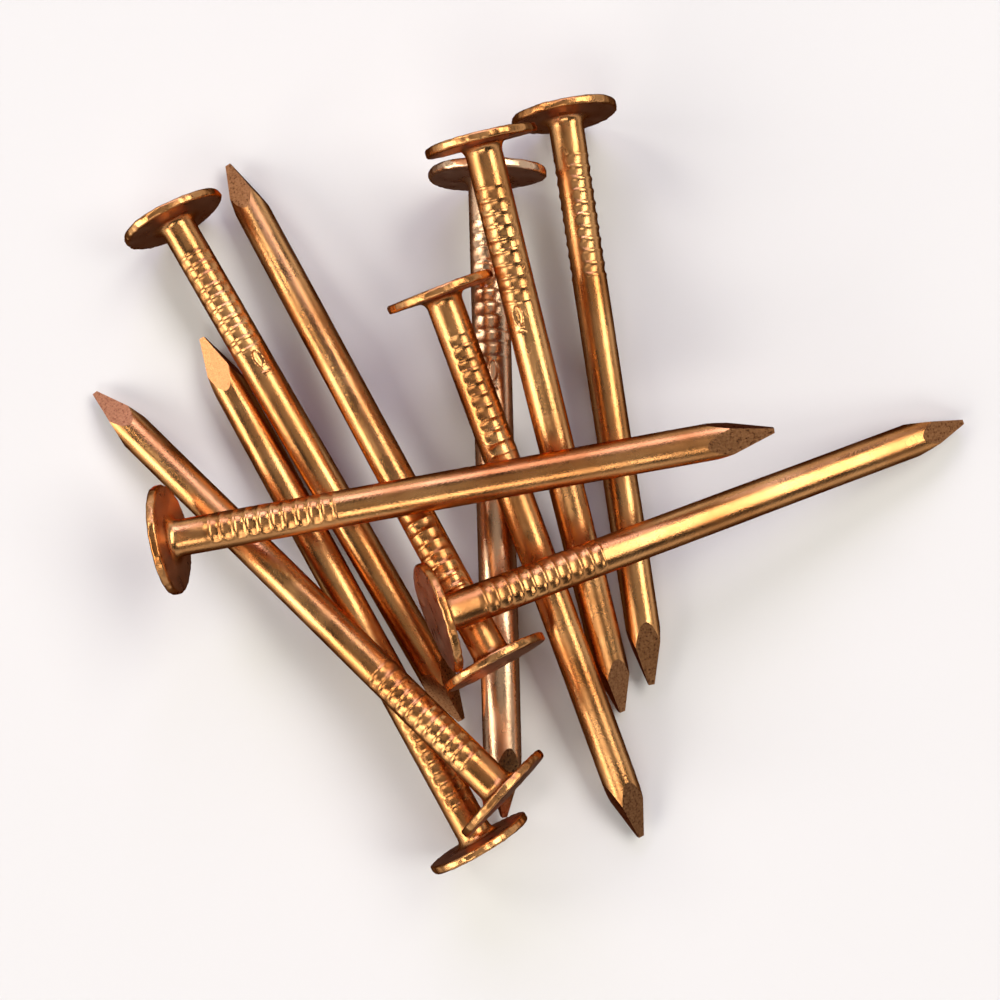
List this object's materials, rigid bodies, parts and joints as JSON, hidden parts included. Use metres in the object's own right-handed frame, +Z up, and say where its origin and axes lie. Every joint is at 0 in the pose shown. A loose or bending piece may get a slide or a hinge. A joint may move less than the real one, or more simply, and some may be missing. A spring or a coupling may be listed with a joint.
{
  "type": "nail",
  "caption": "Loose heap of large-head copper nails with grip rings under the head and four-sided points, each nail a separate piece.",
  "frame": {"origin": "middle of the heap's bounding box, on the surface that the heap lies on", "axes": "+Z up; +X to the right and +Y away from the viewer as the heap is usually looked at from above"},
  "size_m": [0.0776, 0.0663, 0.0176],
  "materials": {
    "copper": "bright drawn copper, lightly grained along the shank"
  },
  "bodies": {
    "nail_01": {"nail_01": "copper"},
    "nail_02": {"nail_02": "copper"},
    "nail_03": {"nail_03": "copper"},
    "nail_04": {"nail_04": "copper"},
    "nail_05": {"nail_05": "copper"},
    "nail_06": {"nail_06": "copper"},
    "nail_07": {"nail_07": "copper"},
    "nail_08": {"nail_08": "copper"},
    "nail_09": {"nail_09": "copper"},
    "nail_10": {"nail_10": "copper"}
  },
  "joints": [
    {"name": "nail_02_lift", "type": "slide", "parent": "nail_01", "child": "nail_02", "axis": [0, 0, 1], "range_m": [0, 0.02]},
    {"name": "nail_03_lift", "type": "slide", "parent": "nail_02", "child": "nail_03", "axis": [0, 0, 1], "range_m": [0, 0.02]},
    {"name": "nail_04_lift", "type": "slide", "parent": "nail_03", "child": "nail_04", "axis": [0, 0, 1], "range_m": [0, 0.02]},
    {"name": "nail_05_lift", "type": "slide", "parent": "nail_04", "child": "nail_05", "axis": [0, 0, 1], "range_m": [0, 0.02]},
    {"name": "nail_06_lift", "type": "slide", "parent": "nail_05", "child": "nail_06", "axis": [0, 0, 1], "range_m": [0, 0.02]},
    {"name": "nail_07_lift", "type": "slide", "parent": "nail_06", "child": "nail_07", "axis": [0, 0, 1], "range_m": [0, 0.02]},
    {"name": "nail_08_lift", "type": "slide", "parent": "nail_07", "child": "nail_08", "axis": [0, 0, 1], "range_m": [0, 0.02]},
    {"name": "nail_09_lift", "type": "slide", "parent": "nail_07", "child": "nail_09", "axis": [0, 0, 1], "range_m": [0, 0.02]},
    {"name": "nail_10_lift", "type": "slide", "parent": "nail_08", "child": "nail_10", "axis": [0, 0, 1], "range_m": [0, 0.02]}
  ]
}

+---+

WHAT YOU ARE ASKED TO DO: Reproduce the complete set of lines precisely as supplied.

TASK RESULT:
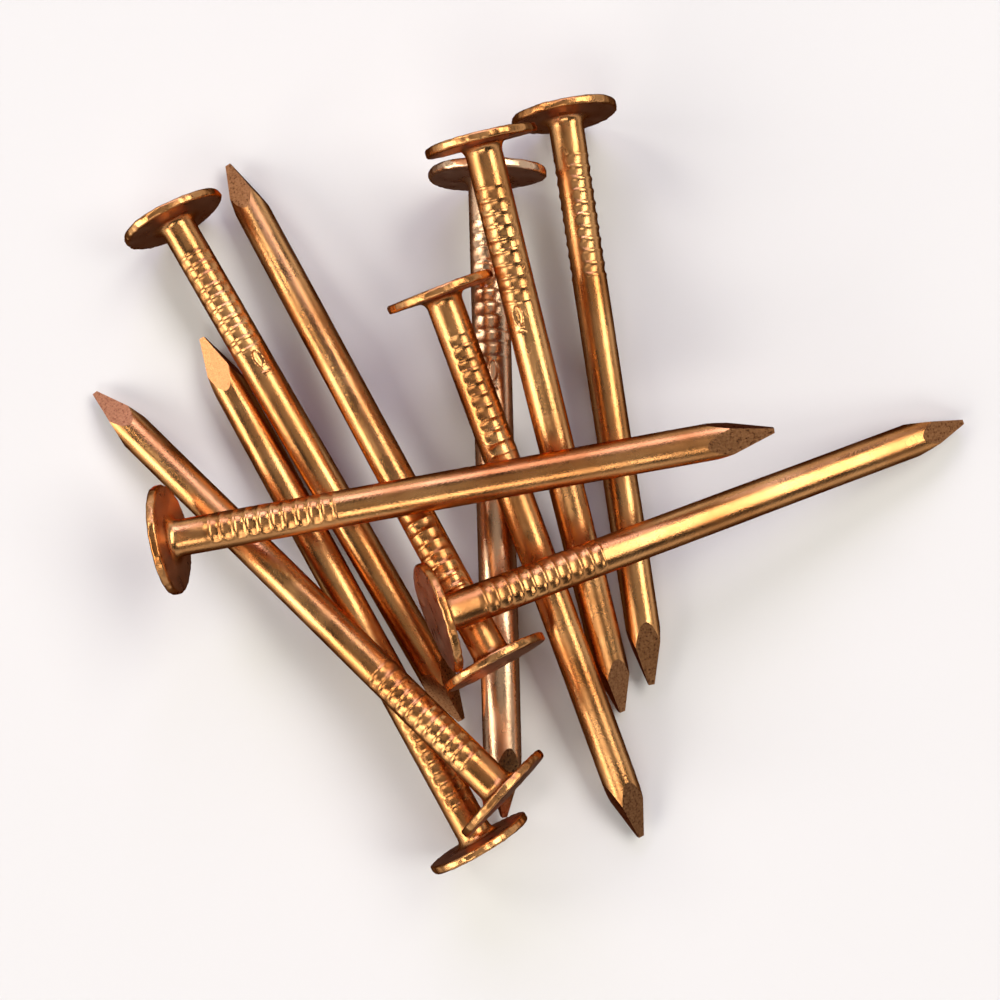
List this object's materials, rigid bodies, parts and joints as JSON, hidden parts included. Use metres in the object's own right-handed frame, +Z up, and say where its origin and axes lie. Every joint is at 0 in the pose shown. A loose or bending piece may get a slide or a hinge. A joint may move less than the real one, or more simply, and some may be missing. A spring or a coupling may be listed with a joint.
{
  "type": "nail",
  "caption": "Loose heap of large-head copper nails with grip rings under the head and four-sided points, each nail a separate piece.",
  "frame": {"origin": "middle of the heap's bounding box, on the surface that the heap lies on", "axes": "+Z up; +X to the right and +Y away from the viewer as the heap is usually looked at from above"},
  "size_m": [0.0776, 0.0663, 0.0176],
  "materials": {
    "copper": "bright drawn copper, lightly grained along the shank"
  },
  "bodies": {
    "nail_01": {"nail_01": "copper"},
    "nail_02": {"nail_02": "copper"},
    "nail_03": {"nail_03": "copper"},
    "nail_04": {"nail_04": "copper"},
    "nail_05": {"nail_05": "copper"},
    "nail_06": {"nail_06": "copper"},
    "nail_07": {"nail_07": "copper"},
    "nail_08": {"nail_08": "copper"},
    "nail_09": {"nail_09": "copper"},
    "nail_10": {"nail_10": "copper"}
  },
  "joints": [
    {"name": "nail_02_lift", "type": "slide", "parent": "nail_01", "child": "nail_02", "axis": [0, 0, 1], "range_m": [0, 0.02]},
    {"name": "nail_03_lift", "type": "slide", "parent": "nail_02", "child": "nail_03", "axis": [0, 0, 1], "range_m": [0, 0.02]},
    {"name": "nail_04_lift", "type": "slide", "parent": "nail_03", "child": "nail_04", "axis": [0, 0, 1], "range_m": [0, 0.02]},
    {"name": "nail_05_lift", "type": "slide", "parent": "nail_04", "child": "nail_05", "axis": [0, 0, 1], "range_m": [0, 0.02]},
    {"name": "nail_06_lift", "type": "slide", "parent": "nail_05", "child": "nail_06", "axis": [0, 0, 1], "range_m": [0, 0.02]},
    {"name": "nail_07_lift", "type": "slide", "parent": "nail_06", "child": "nail_07", "axis": [0, 0, 1], "range_m": [0, 0.02]},
    {"name": "nail_08_lift", "type": "slide", "parent": "nail_07", "child": "nail_08", "axis": [0, 0, 1], "range_m": [0, 0.02]},
    {"name": "nail_09_lift", "type": "slide", "parent": "nail_07", "child": "nail_09", "axis": [0, 0, 1], "range_m": [0, 0.02]},
    {"name": "nail_10_lift", "type": "slide", "parent": "nail_08", "child": "nail_10", "axis": [0, 0, 1], "range_m": [0, 0.02]}
  ]
}